■ **Supplied data**
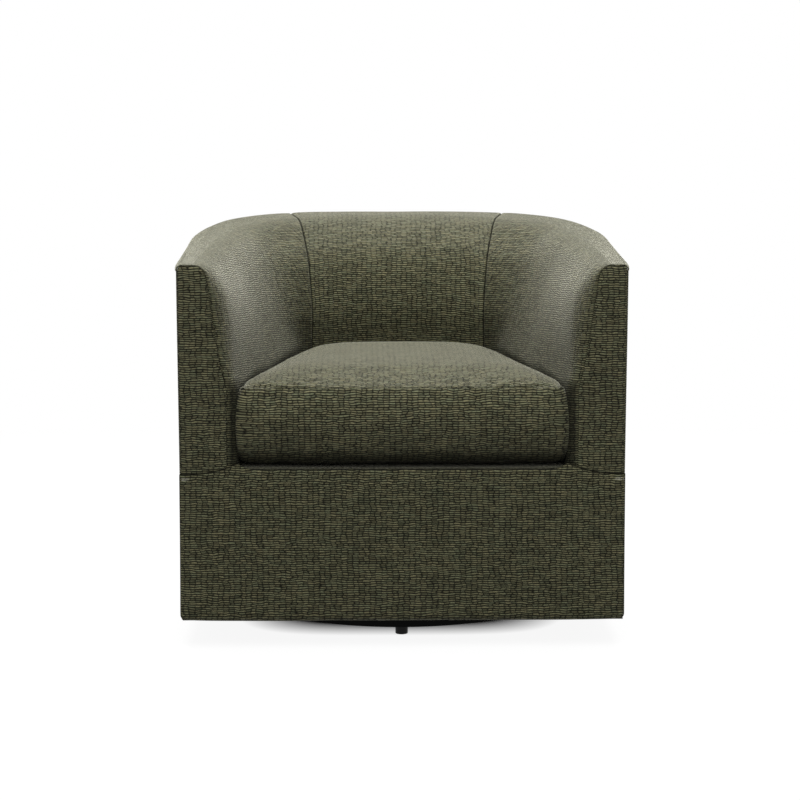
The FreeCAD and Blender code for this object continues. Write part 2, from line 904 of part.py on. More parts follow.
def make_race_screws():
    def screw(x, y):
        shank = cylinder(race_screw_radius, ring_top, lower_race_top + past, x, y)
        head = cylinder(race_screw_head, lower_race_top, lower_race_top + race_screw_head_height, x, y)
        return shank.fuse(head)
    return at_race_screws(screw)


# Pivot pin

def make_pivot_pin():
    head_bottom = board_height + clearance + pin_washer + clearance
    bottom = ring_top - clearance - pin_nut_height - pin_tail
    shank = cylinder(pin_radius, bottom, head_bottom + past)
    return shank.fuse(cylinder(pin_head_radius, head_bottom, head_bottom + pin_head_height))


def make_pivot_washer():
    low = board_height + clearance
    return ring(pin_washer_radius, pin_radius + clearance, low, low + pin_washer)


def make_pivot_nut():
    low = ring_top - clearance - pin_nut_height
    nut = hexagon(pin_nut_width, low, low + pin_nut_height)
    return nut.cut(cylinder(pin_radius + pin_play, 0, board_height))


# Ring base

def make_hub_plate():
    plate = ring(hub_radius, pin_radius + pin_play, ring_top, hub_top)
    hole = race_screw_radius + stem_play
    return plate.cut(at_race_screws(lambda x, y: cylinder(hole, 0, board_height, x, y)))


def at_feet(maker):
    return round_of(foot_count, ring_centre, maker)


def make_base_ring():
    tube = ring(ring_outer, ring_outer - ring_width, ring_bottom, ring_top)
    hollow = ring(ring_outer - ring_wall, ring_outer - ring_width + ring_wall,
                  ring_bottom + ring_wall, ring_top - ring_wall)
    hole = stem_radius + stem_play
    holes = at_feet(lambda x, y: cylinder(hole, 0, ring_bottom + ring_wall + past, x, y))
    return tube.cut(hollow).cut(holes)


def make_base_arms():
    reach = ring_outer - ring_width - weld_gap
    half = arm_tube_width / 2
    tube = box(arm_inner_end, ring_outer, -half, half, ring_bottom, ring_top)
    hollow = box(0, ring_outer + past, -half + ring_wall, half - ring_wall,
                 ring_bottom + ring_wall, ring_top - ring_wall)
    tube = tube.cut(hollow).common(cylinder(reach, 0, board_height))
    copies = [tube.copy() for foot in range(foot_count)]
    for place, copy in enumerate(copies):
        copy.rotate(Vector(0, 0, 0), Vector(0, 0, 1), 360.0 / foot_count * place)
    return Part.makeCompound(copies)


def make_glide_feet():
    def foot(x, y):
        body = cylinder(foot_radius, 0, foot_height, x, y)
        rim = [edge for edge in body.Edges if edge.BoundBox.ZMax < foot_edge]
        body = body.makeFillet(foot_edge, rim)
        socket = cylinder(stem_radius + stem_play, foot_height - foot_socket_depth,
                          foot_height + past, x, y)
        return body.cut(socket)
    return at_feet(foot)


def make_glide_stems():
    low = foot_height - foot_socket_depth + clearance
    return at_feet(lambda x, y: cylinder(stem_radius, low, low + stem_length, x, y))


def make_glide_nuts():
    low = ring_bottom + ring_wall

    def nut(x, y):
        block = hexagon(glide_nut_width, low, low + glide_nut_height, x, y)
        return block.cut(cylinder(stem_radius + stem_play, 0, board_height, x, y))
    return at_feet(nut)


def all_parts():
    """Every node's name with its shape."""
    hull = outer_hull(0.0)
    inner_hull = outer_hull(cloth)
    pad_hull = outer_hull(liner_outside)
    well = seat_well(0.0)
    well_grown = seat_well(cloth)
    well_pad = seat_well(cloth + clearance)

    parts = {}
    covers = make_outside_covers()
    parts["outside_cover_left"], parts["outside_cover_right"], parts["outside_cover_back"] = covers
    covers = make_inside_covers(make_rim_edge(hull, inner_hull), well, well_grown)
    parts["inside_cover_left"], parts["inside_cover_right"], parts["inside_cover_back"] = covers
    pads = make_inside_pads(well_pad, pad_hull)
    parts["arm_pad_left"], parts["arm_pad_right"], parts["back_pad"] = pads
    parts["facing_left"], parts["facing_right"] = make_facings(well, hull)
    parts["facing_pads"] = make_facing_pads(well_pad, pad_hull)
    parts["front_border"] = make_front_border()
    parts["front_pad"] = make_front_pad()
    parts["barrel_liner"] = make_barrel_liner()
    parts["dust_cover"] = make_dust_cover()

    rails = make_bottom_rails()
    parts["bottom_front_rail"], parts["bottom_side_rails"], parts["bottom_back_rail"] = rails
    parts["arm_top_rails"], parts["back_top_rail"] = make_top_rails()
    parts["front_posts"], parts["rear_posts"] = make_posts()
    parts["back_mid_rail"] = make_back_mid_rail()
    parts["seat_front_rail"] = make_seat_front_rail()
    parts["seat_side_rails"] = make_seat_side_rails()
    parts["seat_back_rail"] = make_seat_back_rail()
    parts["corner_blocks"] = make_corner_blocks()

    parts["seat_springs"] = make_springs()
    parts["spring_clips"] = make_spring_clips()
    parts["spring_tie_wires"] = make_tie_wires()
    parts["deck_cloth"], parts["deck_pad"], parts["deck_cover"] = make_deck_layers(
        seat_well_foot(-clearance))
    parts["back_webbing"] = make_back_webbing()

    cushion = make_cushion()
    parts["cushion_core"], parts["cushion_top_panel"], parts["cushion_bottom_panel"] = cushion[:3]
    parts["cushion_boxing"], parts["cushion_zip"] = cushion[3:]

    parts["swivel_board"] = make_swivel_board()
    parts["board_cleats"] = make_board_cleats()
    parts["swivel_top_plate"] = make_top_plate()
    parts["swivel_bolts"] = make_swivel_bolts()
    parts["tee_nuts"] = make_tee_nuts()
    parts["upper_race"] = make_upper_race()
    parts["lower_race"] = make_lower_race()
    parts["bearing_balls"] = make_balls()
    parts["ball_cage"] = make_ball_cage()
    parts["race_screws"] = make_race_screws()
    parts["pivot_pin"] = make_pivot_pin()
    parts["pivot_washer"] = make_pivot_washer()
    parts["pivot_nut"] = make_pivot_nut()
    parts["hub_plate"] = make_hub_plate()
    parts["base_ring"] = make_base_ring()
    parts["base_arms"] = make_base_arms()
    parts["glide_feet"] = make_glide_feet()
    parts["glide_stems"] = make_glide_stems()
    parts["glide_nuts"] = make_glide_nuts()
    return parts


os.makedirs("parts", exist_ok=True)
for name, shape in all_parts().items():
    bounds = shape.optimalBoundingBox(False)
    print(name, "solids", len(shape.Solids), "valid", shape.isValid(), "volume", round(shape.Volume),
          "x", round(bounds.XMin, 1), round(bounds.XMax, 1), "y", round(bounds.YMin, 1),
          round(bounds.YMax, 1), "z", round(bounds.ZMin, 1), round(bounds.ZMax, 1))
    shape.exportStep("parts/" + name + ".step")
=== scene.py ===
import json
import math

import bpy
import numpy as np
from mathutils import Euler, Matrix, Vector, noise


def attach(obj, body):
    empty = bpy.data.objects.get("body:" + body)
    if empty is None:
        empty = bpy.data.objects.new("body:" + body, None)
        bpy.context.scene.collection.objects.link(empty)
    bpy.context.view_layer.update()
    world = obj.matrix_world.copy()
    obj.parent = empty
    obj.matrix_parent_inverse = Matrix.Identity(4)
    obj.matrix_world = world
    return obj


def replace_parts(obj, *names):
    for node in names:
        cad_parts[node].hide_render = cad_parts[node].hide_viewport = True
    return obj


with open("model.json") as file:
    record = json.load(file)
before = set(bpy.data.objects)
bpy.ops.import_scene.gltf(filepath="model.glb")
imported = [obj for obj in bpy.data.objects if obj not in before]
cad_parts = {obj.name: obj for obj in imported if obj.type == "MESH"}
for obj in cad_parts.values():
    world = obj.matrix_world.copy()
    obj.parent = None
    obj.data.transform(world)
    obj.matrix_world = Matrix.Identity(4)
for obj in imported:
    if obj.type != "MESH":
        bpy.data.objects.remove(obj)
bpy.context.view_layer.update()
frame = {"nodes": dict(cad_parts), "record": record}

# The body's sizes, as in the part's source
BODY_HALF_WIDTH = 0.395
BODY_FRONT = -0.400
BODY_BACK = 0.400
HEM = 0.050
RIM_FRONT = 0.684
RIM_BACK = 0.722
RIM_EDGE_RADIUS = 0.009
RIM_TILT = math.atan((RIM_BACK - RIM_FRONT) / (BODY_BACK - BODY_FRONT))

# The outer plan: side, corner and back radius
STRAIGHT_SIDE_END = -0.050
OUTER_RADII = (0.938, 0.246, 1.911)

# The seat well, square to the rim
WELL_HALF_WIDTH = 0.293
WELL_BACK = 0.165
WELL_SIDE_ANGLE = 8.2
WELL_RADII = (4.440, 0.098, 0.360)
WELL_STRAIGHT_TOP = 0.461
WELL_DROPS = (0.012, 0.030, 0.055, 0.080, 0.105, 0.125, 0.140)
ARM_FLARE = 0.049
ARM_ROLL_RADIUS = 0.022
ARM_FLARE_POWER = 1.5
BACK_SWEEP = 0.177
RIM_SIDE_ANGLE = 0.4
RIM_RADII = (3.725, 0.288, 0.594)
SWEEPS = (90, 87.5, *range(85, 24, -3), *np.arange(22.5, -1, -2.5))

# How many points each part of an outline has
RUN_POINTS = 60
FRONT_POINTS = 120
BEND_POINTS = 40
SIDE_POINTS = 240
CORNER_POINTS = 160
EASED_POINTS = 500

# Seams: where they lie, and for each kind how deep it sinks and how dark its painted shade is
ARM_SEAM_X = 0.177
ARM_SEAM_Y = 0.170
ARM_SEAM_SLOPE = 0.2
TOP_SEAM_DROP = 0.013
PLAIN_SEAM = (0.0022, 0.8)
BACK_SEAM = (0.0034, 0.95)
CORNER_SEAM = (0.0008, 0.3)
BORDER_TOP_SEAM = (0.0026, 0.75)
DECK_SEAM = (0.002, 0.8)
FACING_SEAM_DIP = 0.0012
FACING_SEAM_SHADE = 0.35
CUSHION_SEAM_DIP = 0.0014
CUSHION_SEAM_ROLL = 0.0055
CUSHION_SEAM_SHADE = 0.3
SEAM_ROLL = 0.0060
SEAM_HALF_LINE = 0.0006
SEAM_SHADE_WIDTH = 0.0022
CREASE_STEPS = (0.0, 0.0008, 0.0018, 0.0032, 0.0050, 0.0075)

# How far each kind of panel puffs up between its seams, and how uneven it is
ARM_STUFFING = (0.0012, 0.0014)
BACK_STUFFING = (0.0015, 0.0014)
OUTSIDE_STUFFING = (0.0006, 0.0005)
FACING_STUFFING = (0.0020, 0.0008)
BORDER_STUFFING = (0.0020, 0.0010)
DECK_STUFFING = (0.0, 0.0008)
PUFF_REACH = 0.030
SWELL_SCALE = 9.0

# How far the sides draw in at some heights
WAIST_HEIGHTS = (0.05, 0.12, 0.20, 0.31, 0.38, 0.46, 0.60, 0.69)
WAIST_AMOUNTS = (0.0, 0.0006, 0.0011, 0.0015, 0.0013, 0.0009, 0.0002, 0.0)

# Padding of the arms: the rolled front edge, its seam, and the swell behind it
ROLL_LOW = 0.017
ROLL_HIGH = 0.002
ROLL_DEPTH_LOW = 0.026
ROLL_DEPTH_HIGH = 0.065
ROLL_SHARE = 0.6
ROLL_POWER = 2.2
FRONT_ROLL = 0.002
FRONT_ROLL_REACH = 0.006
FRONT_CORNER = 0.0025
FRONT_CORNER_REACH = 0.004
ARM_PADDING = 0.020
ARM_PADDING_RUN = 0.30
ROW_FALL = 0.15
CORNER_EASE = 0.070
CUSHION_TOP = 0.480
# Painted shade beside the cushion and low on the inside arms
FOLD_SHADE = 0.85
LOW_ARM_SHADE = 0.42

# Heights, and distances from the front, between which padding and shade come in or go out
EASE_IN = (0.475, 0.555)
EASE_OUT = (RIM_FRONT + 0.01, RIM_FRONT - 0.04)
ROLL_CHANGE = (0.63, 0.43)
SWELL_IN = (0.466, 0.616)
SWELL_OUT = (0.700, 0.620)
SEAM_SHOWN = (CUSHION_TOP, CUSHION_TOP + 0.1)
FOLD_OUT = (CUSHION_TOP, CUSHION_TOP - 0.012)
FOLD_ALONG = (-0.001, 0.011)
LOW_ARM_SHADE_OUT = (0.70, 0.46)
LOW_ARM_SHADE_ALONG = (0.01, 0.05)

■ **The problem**
Starting with the first line of the data above, copy each line exactly until you reach the line with "return round_of(foot_count, ring_centre, maker)"; include that line as well.

■ **Exercise solution**
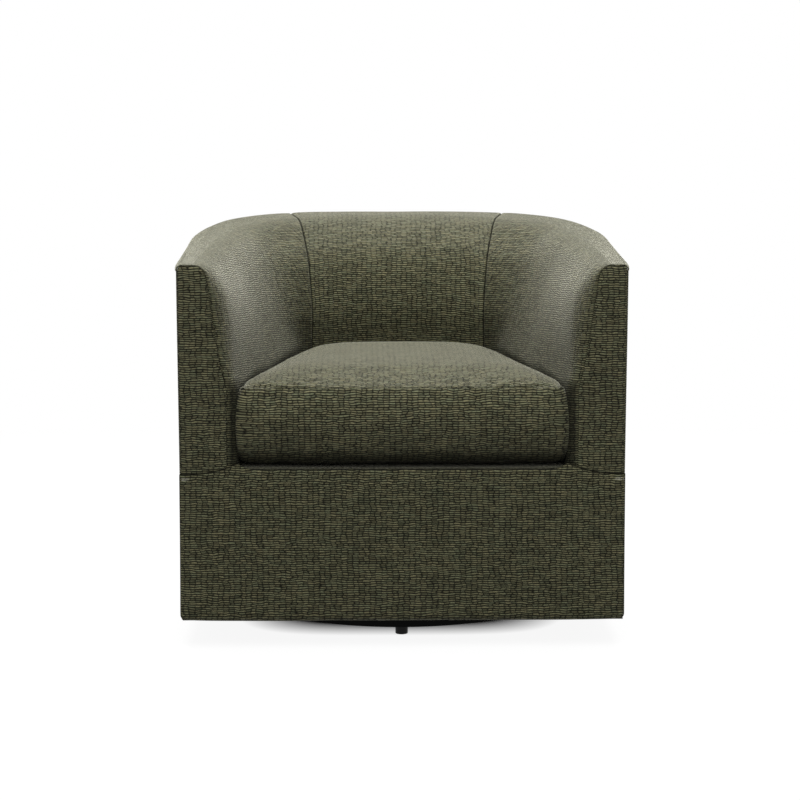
The FreeCAD and Blender code for this object continues. Write part 2, from line 904 of part.py on. More parts follow.
def make_race_screws():
    def screw(x, y):
        shank = cylinder(race_screw_radius, ring_top, lower_race_top + past, x, y)
        head = cylinder(race_screw_head, lower_race_top, lower_race_top + race_screw_head_height, x, y)
        return shank.fuse(head)
    return at_race_screws(screw)


# Pivot pin

def make_pivot_pin():
    head_bottom = board_height + clearance + pin_washer + clearance
    bottom = ring_top - clearance - pin_nut_height - pin_tail
    shank = cylinder(pin_radius, bottom, head_bottom + past)
    return shank.fuse(cylinder(pin_head_radius, head_bottom, head_bottom + pin_head_height))


def make_pivot_washer():
    low = board_height + clearance
    return ring(pin_washer_radius, pin_radius + clearance, low, low + pin_washer)


def make_pivot_nut():
    low = ring_top - clearance - pin_nut_height
    nut = hexagon(pin_nut_width, low, low + pin_nut_height)
    return nut.cut(cylinder(pin_radius + pin_play, 0, board_height))


# Ring base

def make_hub_plate():
    plate = ring(hub_radius, pin_radius + pin_play, ring_top, hub_top)
    hole = race_screw_radius + stem_play
    return plate.cut(at_race_screws(lambda x, y: cylinder(hole, 0, board_height, x, y)))


def at_feet(maker):
    return round_of(foot_count, ring_centre, maker)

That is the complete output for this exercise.